▶ Data shown:

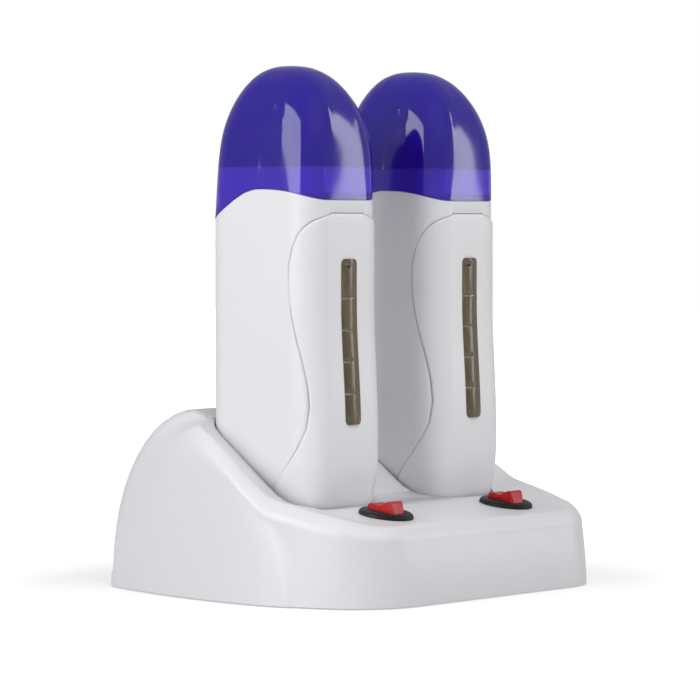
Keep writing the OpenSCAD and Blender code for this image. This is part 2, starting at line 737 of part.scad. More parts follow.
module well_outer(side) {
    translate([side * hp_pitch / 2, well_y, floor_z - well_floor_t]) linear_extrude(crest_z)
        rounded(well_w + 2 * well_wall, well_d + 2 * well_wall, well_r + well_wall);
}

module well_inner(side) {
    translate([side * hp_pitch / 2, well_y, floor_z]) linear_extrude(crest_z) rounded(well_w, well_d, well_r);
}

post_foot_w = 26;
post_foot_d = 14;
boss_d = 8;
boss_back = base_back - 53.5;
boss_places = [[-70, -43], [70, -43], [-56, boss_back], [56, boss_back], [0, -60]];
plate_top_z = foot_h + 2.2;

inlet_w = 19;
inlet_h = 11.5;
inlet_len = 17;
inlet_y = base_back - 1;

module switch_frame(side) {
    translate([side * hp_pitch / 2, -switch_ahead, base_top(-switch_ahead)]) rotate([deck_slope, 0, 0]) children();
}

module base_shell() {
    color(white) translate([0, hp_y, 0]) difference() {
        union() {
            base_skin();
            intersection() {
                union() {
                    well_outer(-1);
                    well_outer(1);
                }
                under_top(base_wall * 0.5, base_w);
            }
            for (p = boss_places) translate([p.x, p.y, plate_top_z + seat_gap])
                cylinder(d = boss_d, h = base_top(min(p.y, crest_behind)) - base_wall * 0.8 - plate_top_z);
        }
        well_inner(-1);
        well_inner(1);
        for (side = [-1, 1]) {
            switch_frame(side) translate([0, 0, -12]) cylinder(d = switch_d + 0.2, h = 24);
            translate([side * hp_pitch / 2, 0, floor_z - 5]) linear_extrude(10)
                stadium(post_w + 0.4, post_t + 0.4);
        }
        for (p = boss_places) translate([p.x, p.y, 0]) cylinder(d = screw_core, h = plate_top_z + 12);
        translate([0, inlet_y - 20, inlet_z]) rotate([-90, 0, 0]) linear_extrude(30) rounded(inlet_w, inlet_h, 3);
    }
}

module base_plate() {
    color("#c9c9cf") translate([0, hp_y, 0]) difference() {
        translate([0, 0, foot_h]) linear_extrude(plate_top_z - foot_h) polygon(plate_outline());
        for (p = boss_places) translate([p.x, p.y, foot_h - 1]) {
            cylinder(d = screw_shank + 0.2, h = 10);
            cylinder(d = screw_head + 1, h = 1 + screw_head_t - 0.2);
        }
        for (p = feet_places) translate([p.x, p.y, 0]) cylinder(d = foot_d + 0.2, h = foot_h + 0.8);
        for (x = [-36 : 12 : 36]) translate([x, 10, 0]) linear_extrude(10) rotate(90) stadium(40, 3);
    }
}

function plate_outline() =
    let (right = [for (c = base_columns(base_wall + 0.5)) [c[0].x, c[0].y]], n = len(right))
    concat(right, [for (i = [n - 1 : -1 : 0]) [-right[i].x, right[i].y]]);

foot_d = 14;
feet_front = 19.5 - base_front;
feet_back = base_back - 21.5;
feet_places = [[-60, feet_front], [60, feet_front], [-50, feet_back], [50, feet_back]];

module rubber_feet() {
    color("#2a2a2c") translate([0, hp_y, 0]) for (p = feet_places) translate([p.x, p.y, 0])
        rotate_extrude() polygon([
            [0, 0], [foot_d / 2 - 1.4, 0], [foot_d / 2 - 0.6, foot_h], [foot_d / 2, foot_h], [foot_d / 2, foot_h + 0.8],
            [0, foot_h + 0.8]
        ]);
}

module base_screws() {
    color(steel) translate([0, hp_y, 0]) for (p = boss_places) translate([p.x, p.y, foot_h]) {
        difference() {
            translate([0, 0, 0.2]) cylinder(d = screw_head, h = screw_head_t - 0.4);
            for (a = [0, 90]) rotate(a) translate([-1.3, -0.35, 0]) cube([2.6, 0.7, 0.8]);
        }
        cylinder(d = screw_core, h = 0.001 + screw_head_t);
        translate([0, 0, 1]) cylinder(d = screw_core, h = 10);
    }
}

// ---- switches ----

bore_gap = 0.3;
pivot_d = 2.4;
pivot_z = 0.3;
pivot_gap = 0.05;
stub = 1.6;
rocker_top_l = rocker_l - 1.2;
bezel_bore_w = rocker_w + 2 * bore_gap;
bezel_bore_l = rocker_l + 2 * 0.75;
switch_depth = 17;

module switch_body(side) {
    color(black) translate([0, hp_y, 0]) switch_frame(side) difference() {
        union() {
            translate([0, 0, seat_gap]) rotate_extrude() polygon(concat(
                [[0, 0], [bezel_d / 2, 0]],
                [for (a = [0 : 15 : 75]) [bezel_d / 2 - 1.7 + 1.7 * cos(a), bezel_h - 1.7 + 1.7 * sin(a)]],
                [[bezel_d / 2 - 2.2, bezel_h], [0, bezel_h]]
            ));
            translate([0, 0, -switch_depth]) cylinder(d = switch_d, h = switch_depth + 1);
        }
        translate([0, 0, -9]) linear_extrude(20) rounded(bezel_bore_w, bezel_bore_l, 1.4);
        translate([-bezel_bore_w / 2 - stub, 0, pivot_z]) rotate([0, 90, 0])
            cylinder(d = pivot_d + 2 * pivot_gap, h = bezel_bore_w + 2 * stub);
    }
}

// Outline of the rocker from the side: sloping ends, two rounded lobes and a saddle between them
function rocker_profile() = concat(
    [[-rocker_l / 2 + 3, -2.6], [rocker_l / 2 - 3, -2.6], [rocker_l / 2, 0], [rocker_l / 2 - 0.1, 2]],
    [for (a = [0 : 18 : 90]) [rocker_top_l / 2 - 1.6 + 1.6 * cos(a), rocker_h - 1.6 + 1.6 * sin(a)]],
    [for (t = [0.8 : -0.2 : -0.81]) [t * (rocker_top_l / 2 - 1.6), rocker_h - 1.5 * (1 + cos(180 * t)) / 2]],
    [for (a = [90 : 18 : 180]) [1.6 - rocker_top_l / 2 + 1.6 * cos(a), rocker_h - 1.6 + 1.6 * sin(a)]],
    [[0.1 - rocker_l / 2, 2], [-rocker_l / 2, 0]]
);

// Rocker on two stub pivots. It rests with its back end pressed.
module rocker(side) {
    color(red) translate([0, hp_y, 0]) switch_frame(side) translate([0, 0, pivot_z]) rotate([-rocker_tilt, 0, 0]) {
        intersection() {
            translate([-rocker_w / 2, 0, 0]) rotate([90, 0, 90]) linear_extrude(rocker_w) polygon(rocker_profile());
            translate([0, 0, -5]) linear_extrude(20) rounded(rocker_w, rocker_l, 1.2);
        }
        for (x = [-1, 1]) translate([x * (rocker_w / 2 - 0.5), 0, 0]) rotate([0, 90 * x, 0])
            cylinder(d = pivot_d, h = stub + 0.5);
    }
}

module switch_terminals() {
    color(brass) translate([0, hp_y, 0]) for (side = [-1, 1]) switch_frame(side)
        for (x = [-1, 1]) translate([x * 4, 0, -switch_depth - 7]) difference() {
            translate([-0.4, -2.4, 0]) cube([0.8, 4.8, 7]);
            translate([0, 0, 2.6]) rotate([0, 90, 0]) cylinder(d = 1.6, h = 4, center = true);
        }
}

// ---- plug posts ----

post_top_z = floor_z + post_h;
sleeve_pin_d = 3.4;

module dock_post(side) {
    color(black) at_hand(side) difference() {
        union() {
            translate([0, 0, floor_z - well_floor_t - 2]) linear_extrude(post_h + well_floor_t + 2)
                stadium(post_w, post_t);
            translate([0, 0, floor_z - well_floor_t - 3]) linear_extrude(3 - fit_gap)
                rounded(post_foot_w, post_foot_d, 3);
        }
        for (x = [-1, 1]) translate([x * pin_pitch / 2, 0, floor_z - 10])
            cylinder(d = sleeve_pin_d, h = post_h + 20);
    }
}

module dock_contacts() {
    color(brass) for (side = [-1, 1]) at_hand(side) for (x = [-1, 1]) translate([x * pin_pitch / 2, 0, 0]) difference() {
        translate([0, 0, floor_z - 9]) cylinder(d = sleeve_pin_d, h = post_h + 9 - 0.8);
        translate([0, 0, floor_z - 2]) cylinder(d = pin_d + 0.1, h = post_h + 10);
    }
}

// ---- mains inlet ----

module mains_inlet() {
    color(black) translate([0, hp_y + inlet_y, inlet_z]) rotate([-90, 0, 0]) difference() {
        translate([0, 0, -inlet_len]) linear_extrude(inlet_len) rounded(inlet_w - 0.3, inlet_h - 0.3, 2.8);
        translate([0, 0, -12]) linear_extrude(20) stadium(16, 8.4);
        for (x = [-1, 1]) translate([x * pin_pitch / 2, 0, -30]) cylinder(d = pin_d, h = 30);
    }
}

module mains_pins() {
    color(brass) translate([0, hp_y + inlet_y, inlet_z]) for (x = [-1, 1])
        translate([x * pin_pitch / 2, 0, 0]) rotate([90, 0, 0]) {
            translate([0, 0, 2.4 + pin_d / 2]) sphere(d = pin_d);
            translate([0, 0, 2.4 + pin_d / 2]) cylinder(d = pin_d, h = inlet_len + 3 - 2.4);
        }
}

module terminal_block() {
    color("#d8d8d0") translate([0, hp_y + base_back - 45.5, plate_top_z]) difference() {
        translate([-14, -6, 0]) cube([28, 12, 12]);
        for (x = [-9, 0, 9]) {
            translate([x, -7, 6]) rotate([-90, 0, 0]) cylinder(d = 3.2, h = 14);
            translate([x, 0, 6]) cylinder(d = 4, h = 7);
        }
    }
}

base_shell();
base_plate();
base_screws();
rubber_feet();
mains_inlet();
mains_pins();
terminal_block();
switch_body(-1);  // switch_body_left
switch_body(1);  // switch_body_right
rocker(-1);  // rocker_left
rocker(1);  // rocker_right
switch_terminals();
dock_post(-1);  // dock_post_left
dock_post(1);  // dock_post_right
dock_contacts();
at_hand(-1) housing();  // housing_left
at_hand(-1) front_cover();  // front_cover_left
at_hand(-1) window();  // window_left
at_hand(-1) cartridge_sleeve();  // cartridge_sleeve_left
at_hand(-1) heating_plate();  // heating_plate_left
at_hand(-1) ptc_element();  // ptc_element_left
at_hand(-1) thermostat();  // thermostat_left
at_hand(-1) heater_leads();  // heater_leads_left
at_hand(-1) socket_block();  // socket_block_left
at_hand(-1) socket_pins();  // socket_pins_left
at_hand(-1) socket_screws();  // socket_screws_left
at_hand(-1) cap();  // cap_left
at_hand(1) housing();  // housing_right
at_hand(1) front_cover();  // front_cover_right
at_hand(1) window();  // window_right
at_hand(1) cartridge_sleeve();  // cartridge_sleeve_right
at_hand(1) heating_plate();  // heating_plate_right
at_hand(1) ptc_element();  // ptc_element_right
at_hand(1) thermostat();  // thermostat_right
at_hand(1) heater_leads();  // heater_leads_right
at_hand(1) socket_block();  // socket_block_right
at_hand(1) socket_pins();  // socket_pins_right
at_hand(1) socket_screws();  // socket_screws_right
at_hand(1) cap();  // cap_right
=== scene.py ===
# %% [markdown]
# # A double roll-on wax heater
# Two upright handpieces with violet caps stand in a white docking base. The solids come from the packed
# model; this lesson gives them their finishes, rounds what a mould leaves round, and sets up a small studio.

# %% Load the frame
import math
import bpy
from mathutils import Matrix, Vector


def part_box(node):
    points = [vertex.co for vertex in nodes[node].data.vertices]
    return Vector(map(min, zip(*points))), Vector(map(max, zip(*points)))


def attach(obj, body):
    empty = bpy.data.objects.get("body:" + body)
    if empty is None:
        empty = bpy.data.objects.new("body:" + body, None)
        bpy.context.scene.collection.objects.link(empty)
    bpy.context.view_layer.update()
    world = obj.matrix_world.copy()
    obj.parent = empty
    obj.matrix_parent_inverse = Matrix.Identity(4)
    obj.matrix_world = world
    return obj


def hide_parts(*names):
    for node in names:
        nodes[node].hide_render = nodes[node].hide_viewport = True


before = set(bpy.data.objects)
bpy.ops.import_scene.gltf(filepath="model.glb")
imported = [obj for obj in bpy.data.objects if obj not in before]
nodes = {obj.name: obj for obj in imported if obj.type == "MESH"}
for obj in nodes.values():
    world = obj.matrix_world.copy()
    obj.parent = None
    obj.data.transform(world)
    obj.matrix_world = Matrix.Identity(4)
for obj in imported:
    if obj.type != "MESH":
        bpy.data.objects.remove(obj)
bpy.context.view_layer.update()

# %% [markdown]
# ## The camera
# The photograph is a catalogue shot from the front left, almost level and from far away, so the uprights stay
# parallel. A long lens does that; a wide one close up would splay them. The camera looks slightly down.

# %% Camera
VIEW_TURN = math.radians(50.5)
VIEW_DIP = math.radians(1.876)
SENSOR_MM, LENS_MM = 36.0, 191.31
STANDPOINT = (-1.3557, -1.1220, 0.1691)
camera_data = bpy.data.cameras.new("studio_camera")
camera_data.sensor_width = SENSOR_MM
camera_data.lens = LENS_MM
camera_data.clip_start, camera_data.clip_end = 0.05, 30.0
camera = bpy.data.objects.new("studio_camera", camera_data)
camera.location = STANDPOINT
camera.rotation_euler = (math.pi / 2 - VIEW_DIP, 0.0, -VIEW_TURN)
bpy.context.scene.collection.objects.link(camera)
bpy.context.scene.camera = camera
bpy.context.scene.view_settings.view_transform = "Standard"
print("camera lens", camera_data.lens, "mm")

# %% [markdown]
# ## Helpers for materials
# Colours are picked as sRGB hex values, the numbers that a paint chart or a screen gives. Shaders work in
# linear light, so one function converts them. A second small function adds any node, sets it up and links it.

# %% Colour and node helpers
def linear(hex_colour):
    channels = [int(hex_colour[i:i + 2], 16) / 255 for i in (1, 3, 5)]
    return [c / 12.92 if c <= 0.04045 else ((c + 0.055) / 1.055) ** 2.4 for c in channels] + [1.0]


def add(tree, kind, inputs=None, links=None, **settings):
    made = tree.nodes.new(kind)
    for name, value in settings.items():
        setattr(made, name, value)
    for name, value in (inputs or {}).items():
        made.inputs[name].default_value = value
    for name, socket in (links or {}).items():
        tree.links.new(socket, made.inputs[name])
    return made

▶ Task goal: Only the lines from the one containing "before = set(bpy.data.objects)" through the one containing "# parallel. A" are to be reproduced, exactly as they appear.

▶ Finished task:
before = set(bpy.data.objects)
bpy.ops.import_scene.gltf(filepath="model.glb")
imported = [obj for obj in bpy.data.objects if obj not in before]
nodes = {obj.name: obj for obj in imported if obj.type == "MESH"}
for obj in nodes.values():
    world = obj.matrix_world.copy()
    obj.parent = None
    obj.data.transform(world)
    obj.matrix_world = Matrix.Identity(4)
for obj in imported:
    if obj.type != "MESH":
        bpy.data.objects.remove(obj)
bpy.context.view_layer.update()

# %% [markdown]
# ## The camera
# The photograph is a catalogue shot from the front left, almost level and from far away, so the uprights stay
# parallel. A long lens does that; a wide one close up would splay them. The camera looks slightly down.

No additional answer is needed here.